> Instruction
The material below contains a line with "make_films()" and a line with "obj.data.transform(world)". Copy exactly those two lines and all lines between them.

> Records for this exercise

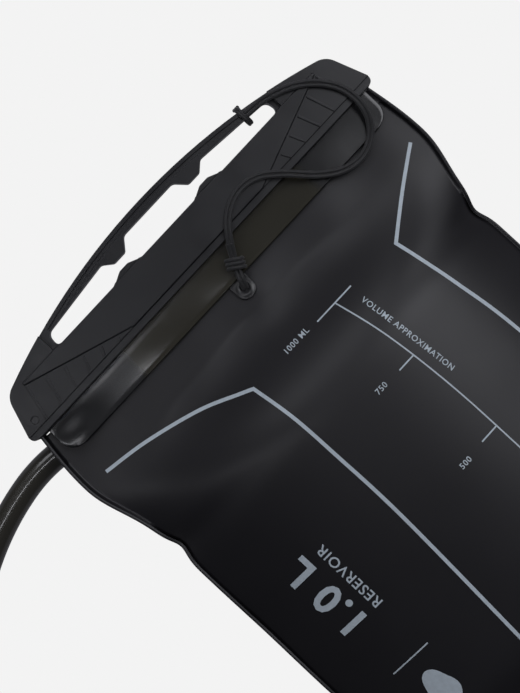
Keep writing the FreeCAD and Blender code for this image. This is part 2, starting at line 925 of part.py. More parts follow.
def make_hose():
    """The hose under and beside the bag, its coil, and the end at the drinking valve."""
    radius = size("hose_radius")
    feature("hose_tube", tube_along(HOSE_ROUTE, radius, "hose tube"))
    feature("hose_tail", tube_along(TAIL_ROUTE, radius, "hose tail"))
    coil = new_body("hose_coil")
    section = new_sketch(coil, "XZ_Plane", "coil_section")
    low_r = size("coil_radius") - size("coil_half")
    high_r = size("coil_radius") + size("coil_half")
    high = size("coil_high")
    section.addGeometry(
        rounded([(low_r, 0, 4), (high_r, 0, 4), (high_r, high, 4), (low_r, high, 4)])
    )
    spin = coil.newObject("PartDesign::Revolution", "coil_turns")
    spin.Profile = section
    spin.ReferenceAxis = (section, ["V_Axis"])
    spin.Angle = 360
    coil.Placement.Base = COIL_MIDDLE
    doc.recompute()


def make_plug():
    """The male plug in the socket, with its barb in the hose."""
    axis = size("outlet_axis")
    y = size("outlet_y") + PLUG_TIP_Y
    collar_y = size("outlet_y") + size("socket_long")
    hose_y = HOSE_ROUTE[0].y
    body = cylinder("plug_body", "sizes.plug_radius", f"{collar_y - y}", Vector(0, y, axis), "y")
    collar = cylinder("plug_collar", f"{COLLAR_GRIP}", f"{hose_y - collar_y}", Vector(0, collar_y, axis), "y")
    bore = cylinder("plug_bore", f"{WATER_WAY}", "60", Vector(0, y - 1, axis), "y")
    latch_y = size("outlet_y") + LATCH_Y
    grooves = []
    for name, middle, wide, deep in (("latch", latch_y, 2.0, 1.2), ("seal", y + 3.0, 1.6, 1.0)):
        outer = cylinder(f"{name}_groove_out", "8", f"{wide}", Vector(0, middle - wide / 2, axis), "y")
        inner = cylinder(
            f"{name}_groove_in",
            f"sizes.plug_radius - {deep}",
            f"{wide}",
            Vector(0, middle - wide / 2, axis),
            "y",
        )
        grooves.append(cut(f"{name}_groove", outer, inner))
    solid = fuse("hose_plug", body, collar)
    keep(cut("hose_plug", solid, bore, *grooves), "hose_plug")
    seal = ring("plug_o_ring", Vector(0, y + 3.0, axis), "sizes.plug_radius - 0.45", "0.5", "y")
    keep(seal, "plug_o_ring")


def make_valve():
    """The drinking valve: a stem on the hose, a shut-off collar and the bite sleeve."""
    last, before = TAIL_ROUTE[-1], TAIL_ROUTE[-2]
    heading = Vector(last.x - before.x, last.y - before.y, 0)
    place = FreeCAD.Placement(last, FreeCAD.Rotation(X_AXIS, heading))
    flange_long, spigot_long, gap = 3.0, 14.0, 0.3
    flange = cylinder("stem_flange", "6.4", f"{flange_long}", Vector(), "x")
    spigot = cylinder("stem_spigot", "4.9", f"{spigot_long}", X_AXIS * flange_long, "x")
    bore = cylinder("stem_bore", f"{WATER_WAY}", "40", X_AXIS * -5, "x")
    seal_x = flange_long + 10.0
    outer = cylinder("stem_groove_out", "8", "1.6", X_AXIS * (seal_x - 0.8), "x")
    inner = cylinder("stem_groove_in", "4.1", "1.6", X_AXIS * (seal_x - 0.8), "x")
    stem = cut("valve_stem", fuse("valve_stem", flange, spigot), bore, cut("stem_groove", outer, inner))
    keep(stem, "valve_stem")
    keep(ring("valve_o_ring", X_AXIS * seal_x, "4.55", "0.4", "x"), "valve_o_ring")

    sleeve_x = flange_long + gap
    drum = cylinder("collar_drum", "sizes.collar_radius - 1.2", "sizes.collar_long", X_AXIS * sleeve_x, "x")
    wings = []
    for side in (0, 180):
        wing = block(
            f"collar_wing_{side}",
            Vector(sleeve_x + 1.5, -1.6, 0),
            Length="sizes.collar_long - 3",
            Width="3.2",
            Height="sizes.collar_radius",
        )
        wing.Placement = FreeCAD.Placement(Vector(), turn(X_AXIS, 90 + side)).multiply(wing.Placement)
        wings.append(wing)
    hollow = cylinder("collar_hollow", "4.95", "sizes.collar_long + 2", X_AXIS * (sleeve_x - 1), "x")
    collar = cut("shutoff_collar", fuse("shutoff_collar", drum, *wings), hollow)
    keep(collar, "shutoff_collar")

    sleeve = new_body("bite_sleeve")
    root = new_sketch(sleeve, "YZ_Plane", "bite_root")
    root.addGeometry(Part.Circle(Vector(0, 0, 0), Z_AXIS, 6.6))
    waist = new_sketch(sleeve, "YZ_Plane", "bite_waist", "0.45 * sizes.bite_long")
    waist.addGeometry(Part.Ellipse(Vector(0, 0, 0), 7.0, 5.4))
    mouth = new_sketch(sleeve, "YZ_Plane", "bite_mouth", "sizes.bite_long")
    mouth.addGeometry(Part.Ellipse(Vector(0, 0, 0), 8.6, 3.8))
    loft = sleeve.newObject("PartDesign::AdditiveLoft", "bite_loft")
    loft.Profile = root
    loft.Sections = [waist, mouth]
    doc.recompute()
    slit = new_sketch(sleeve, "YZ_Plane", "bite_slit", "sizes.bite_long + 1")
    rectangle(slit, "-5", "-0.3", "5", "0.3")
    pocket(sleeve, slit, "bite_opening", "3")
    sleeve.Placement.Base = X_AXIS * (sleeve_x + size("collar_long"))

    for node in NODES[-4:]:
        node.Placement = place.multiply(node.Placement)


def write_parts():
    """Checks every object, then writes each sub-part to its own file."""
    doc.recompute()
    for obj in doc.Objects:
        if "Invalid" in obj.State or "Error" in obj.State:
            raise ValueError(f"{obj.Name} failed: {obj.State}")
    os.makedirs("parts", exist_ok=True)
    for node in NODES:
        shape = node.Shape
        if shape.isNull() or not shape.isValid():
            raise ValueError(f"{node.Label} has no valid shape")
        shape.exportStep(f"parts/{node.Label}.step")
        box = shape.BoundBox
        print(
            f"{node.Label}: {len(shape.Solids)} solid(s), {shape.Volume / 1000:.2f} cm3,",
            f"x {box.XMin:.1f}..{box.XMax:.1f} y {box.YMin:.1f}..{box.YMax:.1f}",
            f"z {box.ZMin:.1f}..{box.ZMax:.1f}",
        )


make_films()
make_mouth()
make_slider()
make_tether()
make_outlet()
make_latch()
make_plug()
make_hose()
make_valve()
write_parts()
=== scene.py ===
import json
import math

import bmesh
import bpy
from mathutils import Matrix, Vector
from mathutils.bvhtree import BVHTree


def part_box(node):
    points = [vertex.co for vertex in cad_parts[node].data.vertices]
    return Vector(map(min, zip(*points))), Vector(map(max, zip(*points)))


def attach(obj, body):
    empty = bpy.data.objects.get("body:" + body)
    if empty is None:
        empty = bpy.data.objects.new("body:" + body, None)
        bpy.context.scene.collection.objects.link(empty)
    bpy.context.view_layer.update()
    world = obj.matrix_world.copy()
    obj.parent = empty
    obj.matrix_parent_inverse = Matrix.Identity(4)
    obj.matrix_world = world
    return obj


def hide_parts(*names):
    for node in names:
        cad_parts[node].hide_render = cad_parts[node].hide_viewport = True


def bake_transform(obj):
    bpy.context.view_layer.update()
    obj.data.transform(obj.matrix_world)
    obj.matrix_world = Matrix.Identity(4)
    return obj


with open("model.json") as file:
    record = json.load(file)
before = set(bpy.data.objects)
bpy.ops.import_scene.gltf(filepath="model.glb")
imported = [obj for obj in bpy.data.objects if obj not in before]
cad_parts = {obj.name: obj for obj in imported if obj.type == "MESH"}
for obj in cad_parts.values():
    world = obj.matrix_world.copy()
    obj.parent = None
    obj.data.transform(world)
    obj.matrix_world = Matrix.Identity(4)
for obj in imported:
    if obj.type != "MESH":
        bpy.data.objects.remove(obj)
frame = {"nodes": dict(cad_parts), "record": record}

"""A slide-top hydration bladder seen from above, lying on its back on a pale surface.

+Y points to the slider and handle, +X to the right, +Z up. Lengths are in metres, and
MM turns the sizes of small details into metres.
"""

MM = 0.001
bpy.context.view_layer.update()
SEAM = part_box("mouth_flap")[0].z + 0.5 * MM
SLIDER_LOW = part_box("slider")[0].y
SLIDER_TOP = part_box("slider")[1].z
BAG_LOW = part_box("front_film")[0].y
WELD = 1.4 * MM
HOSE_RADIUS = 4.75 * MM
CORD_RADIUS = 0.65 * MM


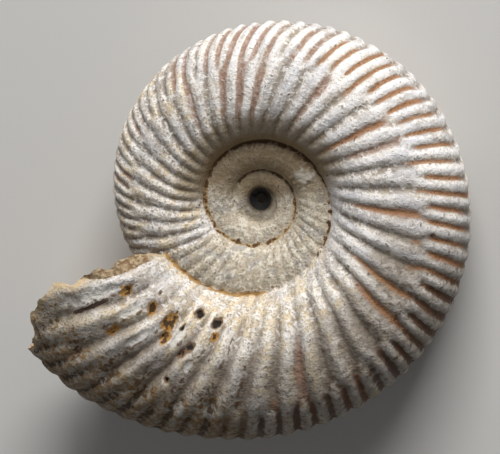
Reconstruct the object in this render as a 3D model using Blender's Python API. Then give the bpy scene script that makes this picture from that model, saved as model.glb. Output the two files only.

> Solution to this exercise
make_films()
make_mouth()
make_slider()
make_tether()
make_outlet()
make_latch()
make_plug()
make_hose()
make_valve()
write_parts()
=== scene.py ===
import json
import math

import bmesh
import bpy
from mathutils import Matrix, Vector
from mathutils.bvhtree import BVHTree


def part_box(node):
    points = [vertex.co for vertex in cad_parts[node].data.vertices]
    return Vector(map(min, zip(*points))), Vector(map(max, zip(*points)))


def attach(obj, body):
    empty = bpy.data.objects.get("body:" + body)
    if empty is None:
        empty = bpy.data.objects.new("body:" + body, None)
        bpy.context.scene.collection.objects.link(empty)
    bpy.context.view_layer.update()
    world = obj.matrix_world.copy()
    obj.parent = empty
    obj.matrix_parent_inverse = Matrix.Identity(4)
    obj.matrix_world = world
    return obj


def hide_parts(*names):
    for node in names:
        cad_parts[node].hide_render = cad_parts[node].hide_viewport = True


def bake_transform(obj):
    bpy.context.view_layer.update()
    obj.data.transform(obj.matrix_world)
    obj.matrix_world = Matrix.Identity(4)
    return obj


with open("model.json") as file:
    record = json.load(file)
before = set(bpy.data.objects)
bpy.ops.import_scene.gltf(filepath="model.glb")
imported = [obj for obj in bpy.data.objects if obj not in before]
cad_parts = {obj.name: obj for obj in imported if obj.type == "MESH"}
for obj in cad_parts.values():
    world = obj.matrix_world.copy()
    obj.parent = None
    obj.data.transform(world)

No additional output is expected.